> **The data**
☆ ☆ ☆ ☆
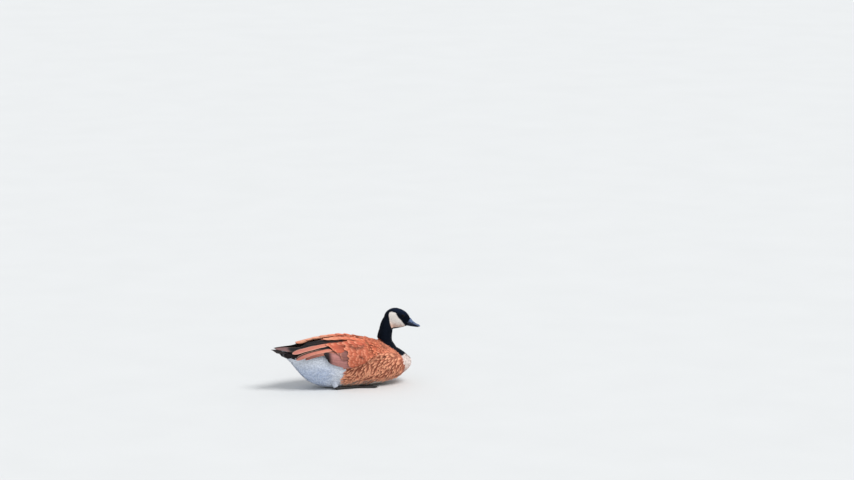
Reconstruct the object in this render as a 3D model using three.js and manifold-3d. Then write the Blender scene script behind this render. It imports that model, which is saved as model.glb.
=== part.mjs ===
// A Canada goose as it floats, life size, made as a still model that rests on its belly.
// Sizes are millimetres. X points to the bill, Y to the bird's left and Z up. Heights are measured from
// the waterline while the bird is shaped, and the whole bird is lifted onto its floor at the end.

import * as THREE from "three";
import { mergeVertices } from "three/addons/utils/BufferGeometryUtils.js";
import Module from "manifold-3d";

const wasm = await Module();
wasm.setup();

// Driving sizes
const DRAFT = 58; // how deep the belly floats
const GAP = 0.3; // clearance between neighbouring pieces
const VANE = 0.8; // thickness of a feather's vane
const TAIL_TIP = -318;
const BREAST = 279; // foremost point of the breast
const HEAD_AT = new THREE.Vector3(221.5, 8, 208); // middle of the skull
const HEAD_DOWN = 17; // degrees that the bill points below level
const HEAD_TURN = -13; // degrees that the head is turned to the bird's right
const EYE_RADIUS = 6.5;
const SHANK_RADIUS = 5.5;

const point = (x, y, z) => new THREE.Vector3(x, y, z);
const { lerp, degToRad } = THREE.MathUtils;

// Solids

function geometryOf(points, index) {
  const geometry = new THREE.BufferGeometry().setFromPoints(points);
  return geometry.setIndex(index);
}

// A closed three.js geometry as a solid whose faces point out.
function solidOf(geometry) {
  const bare = geometry.clone();
  bare.deleteAttribute("normal");
  bare.deleteAttribute("uv");
  const merged = mergeVertices(bare, 1e-4);
  const vertProperties = merged.attributes.position.array;
  const triVerts = new Uint32Array(merged.index.array);
  const made = new wasm.Manifold(new wasm.Mesh({ numProp: 3, vertProperties, triVerts }));
  if (made.volume() > 0) return made;
  triVerts.reverse();
  return new wasm.Manifold(new wasm.Mesh({ numProp: 3, vertProperties, triVerts }));
}

const joined = (solids) => solids.reduce((sum, next) => sum.add(next));
const cutBy = (solid, ...cutters) => cutters.reduce((rest, next) => rest.subtract(next), solid);

// The largest closed body of a solid, without the scraps that a cut leaves.
function largest(solid) {
  const bodies = solid.decompose();
  return bodies.reduce((best, next) => (next.volume() > best.volume() ? next : best));
}

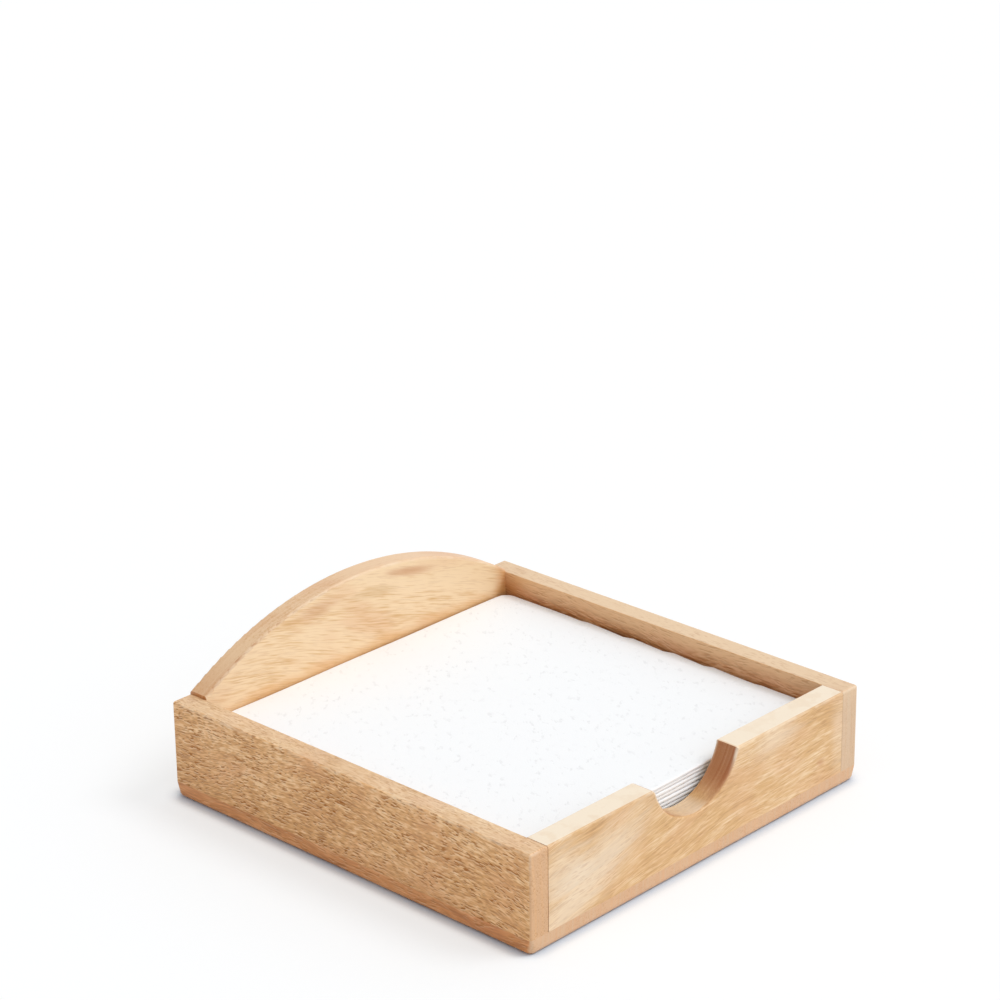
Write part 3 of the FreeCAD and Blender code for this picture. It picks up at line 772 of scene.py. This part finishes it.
def folded_napkin(look, low, high, rng, level):
    """A folded sheet as it lies in the stack, at a level that is 1 at the top.

    The outline strays and turns a little. The rear edge slants and fans out, the front fold bows,
    both of them ripple, the rear right corner is rounded off, and the right edge is scalloped: it
    steps out and back like saw teeth. The leaves swell softly, more so high in the stack, and are
    pinched thin at the front fold, more so towards the right.
    """
    x, y, up, flat = folded_sheet(look, low, high)
    middle_x, middle_y = (low.x + high.x) / 2, (low.y + high.y) / 2
    across, deep = (x - middle_x) / HALF_SIDE, (y - middle_y) / HALF_SIDE

    slant = -SLANT * across * np.clip(deep, 0, None)
    bow = BOW * (1 - across**2) * np.clip(-deep, 0, None)
    corner = np.clip((across - CORNER_FROM) / (1 - CORNER_FROM), 0, 1)
    corner = corner * np.clip((deep - CORNER_FROM) / (1 - CORNER_FROM), 0, 1)
    corner = CORNER * corner**1.5
    stray = rng.uniform(-look.stray, look.stray, 2)
    turn = rng.uniform(-TWIST, TWIST)
    edge_wave = rng.uniform(0, 2 * np.pi, 3)
    phase = SCALLOPS * deep + 0.3 + edge_wave[0] / 60
    scallop = SCALLOP * (phase - np.floor(phase) - 0.75) * np.clip(across, 0, None) ** SIDE_POWER
    deepest, fall = SCALLOP_FADE
    scallop *= np.clip(deepest - fall * np.abs(deep - SCALLOP_MIDDLE), 0, 1)
    ripple = EDGE_RIPPLE * np.sin(7 * across + edge_wave[1]) * deep**3
    fan = FAN * np.clip(deep, 0, 1) ** FAN_POWER
    x_new = x + stray[0] - turn * (y - middle_y) - corner + scallop
    y_new = y + stray[1] + turn * (x - middle_x) + slant - bow + fan - corner + ripple

    swell = look.swell * level * (
        np.sin(2.1 * across + 1.3 * deep + 0.4) * np.cos(1.7 * deep - 0.8 * across) - 0.4
    )
    flutter = FLUTTER * np.sin(5 * across + edge_wave[2]) * np.sin(4 * deep + edge_wave[1])
    pinch = rng.uniform(*PINCH) * np.clip(-8 - 9 * deep, 0, 1)
    pinch = pinch * (0.75 + 0.45 * np.tanh(2.5 * across + 0.1))
    z = (low.z + high.z) / 2 + up * (1 - SQUASH * level - pinch) + swell + flutter
    return np.stack([x_new, y_new, z], axis=-1), flat


# ---------------------------------------------------------------------------------------------
# Operators
# ---------------------------------------------------------------------------------------------


class NAPKIN_TRAY_OT_side_rails(bpy.types.Operator):
    """Finish the two side rails, whose grain runs from front to back"""

    bl_idname = "napkin_tray.side_rails"
    bl_label = "Side Rails"

    def execute(self, context):
        dress_boards(context.scene.napkin_tray_wood, "left_side_rail", "right_side_rail")
        return {"FINISHED"}


class NAPKIN_TRAY_OT_end_boards(bpy.types.Operator):
    """Finish the notched front board and the arched back board, whose grain runs across"""

    bl_idname = "napkin_tray.end_boards"
    bl_label = "End Boards"

    def execute(self, context):
        dress_boards(context.scene.napkin_tray_wood, "front_board", "back_board")
        return {"FINISHED"}


class NAPKIN_TRAY_OT_base_panel(bpy.types.Operator):
    """Finish the base panel"""

    bl_idname = "napkin_tray.base_panel"
    bl_label = "Base Panel"

    def execute(self, context):
        dress_boards(context.scene.napkin_tray_wood, "base_panel")
        return {"FINISHED"}


class NAPKIN_TRAY_OT_fastenings(bpy.types.Operator):
    """Finish the corner dowels and the screws under the base"""

    bl_idname = "napkin_tray.fastenings"
    bl_label = "Dowels and Screws"

    def execute(self, context):
        look = context.scene.napkin_tray_fastenings
        dress("corner_dowels", dowel_wood(look, context.scene.napkin_tray_wood.pore))
        dress("base_screws", screw_steel(look))
        return {"FINISHED"}


class NAPKIN_TRAY_OT_napkins(bpy.types.Operator):
    """Fold the paper napkins and stack them in the tray"""

    bl_idname = "napkin_tray.napkins"
    bl_label = "Napkins"

    def execute(self, context):
        look = context.scene.napkin_tray_paper
        tissue = napkin_tissue(look)
        rng = np.random.default_rng(look.seed)
        for number, node in enumerate(NAPKINS, 1):
            points, flat = folded_napkin(look, *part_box(node), rng, number / len(NAPKINS))
            piece = grid_piece(f"folded_{node}", points, flat)
            piece.data.materials.append(tissue)
            wall = piece.modifiers.new("paper", "SOLIDIFY")
            wall.thickness = look.thickness
            wall.offset = 0.0
            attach(piece, "top_napkin" if number == len(NAPKINS) else "napkin_stack")
            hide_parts(node)
        return {"FINISHED"}


class NAPKIN_TRAY_OT_studio(bpy.types.Operator):
    """Set up the floor, the sky, the soft lamp and the camera"""

    bl_idname = "napkin_tray.studio"
    bl_label = "Studio"

    def execute(self, context):
        look = context.scene.napkin_tray_studio
        self.floor(look)
        self.sky(context.scene, look)
        self.lamp(context.scene, look)
        self.camera(context.scene, look)
        context.scene.view_settings.view_transform = "Standard"
        return {"FINISHED"}

    @staticmethod
    def seen(finish):
        """1 for rays that show the backdrop itself, to the camera or in something glossy."""
        rays = [
            finish.add("ShaderNodeLightPath", output=name)
            for name in ("Is Camera Ray", "Is Glossy Ray", "Is Transmission Ray")
        ]
        return rays[0].most(rays[1]).most(rays[2])

    def floor(self, look):
        """A flat square matt floor, whiter to the camera than where it lights the tray.

        To the camera its shade is lifted towards white, and a painted contact shadow deepens it in
        the crease by the tray.
        """
        line = np.linspace(-look.floor_side / 2, look.floor_side / 2, 9)
        x, y = np.meshgrid(line, line, indexing="ij")
        floor = grid_piece("floor", np.stack([x, y, 0 * x], axis=-1))
        finish = Finish(bpy.data.materials.new("floor_paper"))
        seen = self.seen(finish)
        open_share = finish.add(
            "ShaderNodeAmbientOcclusion", {"samples": 8}, {"Distance": look.contact}, output="AO"
        )
        # Painted contact shadow: the camera sees the crease colour where the floor is shut in near
        # the tray.
        white = finish.mix(open_share.ramp(0.4, 1.0), look.crease, look.floor_seen)
        white = finish.mix(seen, look.floor, white)
        matt = finish.add("ShaderNodeBsdfDiffuse", sockets={"Color": white})
        glow = finish.add("ShaderNodeEmission", sockets={"Color": WHITE})
        lift = seen * open_share.ramp(0.6, 1.0) * look.shade_lift
        both = finish.add("ShaderNodeMixShader", sockets={0: lift, 1: matt, 2: glow})
        finish.add("ShaderNodeOutputMaterial", sockets={"Surface": both})
        floor.data.materials.append(finish.owner)

    def sky(self, scene, look):
        """A white sky, brighter on the lamp's side where it lights the tray."""
        scene.world = bpy.data.worlds.new("studio_sky")
        finish = Finish(scene.world)
        towards = finish.add("ShaderNodeTexCoord", output="Generated")
        across, deep = finish.parts(towards, (0, 1))
        light = look.sky + (across - deep) * (look.sky_slope / math.sqrt(2))
        seen = self.seen(finish)
        strength = seen + light * (1 - seen)
        sky = finish.add("ShaderNodeBackground", sockets={"Color": WHITE, "Strength": strength})
        finish.add("ShaderNodeOutputWorld", sockets={"Surface": sky})

    def lamp(self, scene, look):
        """A lamp far off, as wide as a studio's soft box, so that the floor is lit evenly."""
        data = bpy.data.lights.new("soft_lamp", "SUN")
        data.energy = look.lamp_strength
        data.angle = look.lamp_spread
        lamp = bpy.data.objects.new("soft_lamp", data)
        lamp.rotation_euler = Vector(look.lamp_from).to_track_quat("Z", "Y").to_euler()
        scene.collection.objects.link(lamp)

    def camera(self, scene, look):
        """The camera, with its sensor's width in mm and the range it sees in metres."""
        data = bpy.data.cameras.new("camera")
        data.lens = look.lens
        data.sensor_width = 36.0
        data.clip_start, data.clip_end = 0.05, 50.0
        camera = bpy.data.objects.new("camera", data)
        camera.location = look.camera_place
        camera.rotation_euler = look.camera_turn
        scene.collection.objects.link(camera)
        scene.camera = camera


class NAPKIN_TRAY_PT_panel(bpy.types.Panel):
    """Lists the settings and the pieces of the napkin tray"""

    bl_idname = "NAPKIN_TRAY_PT_panel"
    bl_label = "Napkin Tray"
    bl_space_type = "VIEW_3D"
    bl_region_type = "UI"
    bl_category = "Napkin Tray"

    def draw(self, context):
        for name, group in GROUPS.items():
            box = self.layout.box()
            box.label(text=name.capitalize())
            settings = getattr(context.scene, f"napkin_tray_{name}")
            for setting in group.__annotations__:
                box.prop(settings, setting)
        for operator in OPERATORS:
            self.layout.operator(operator.bl_idname)


# ---------------------------------------------------------------------------------------------
# Registration
# ---------------------------------------------------------------------------------------------

GROUPS = {
    "wood": NapkinTrayWood,
    "fastenings": NapkinTrayFastenings,
    "paper": NapkinTrayPaper,
    "studio": NapkinTrayStudio,
}
OPERATORS = (
    NAPKIN_TRAY_OT_side_rails,
    NAPKIN_TRAY_OT_end_boards,
    NAPKIN_TRAY_OT_base_panel,
    NAPKIN_TRAY_OT_fastenings,
    NAPKIN_TRAY_OT_napkins,
    NAPKIN_TRAY_OT_studio,
)
CLASSES = (*GROUPS.values(), *OPERATORS, NAPKIN_TRAY_PT_panel)


def register():
    for each in CLASSES:
        bpy.utils.register_class(each)
    for name, group in GROUPS.items():
        setattr(bpy.types.Scene, f"napkin_tray_{name}", PointerProperty(type=group))


def unregister():
    for name in GROUPS:
        delattr(bpy.types.Scene, f"napkin_tray_{name}")
    for each in reversed(CLASSES):
        bpy.utils.unregister_class(each)


def main():
    register()
    bpy.ops.napkin_tray.side_rails()
    bpy.ops.napkin_tray.end_boards()
    bpy.ops.napkin_tray.base_panel()
    bpy.ops.napkin_tray.fastenings()
    bpy.ops.napkin_tray.napkins()
    bpy.ops.napkin_tray.studio()


if __name__ == "__main__":
    main()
☆ ☆ ☆ ☆
> **Work instructions**
Quote the records above from their first line through the line containing "at the end.", both ends included.

> **Answer to this exercise**
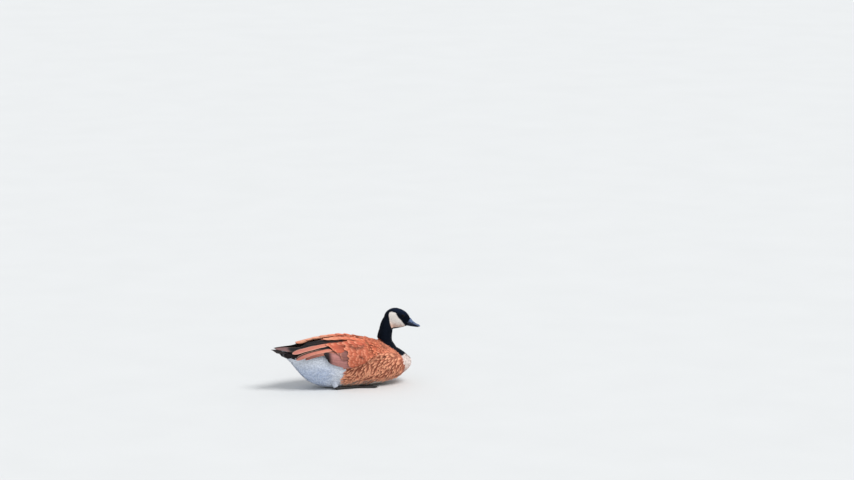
Reconstruct the object in this render as a 3D model using three.js and manifold-3d. Then write the Blender scene script behind this render. It imports that model, which is saved as model.glb.
=== part.mjs ===
// A Canada goose as it floats, life size, made as a still model that rests on its belly.
// Sizes are millimetres. X points to the bill, Y to the bird's left and Z up. Heights are measured from
// the waterline while the bird is shaped, and the whole bird is lifted onto its floor at the end.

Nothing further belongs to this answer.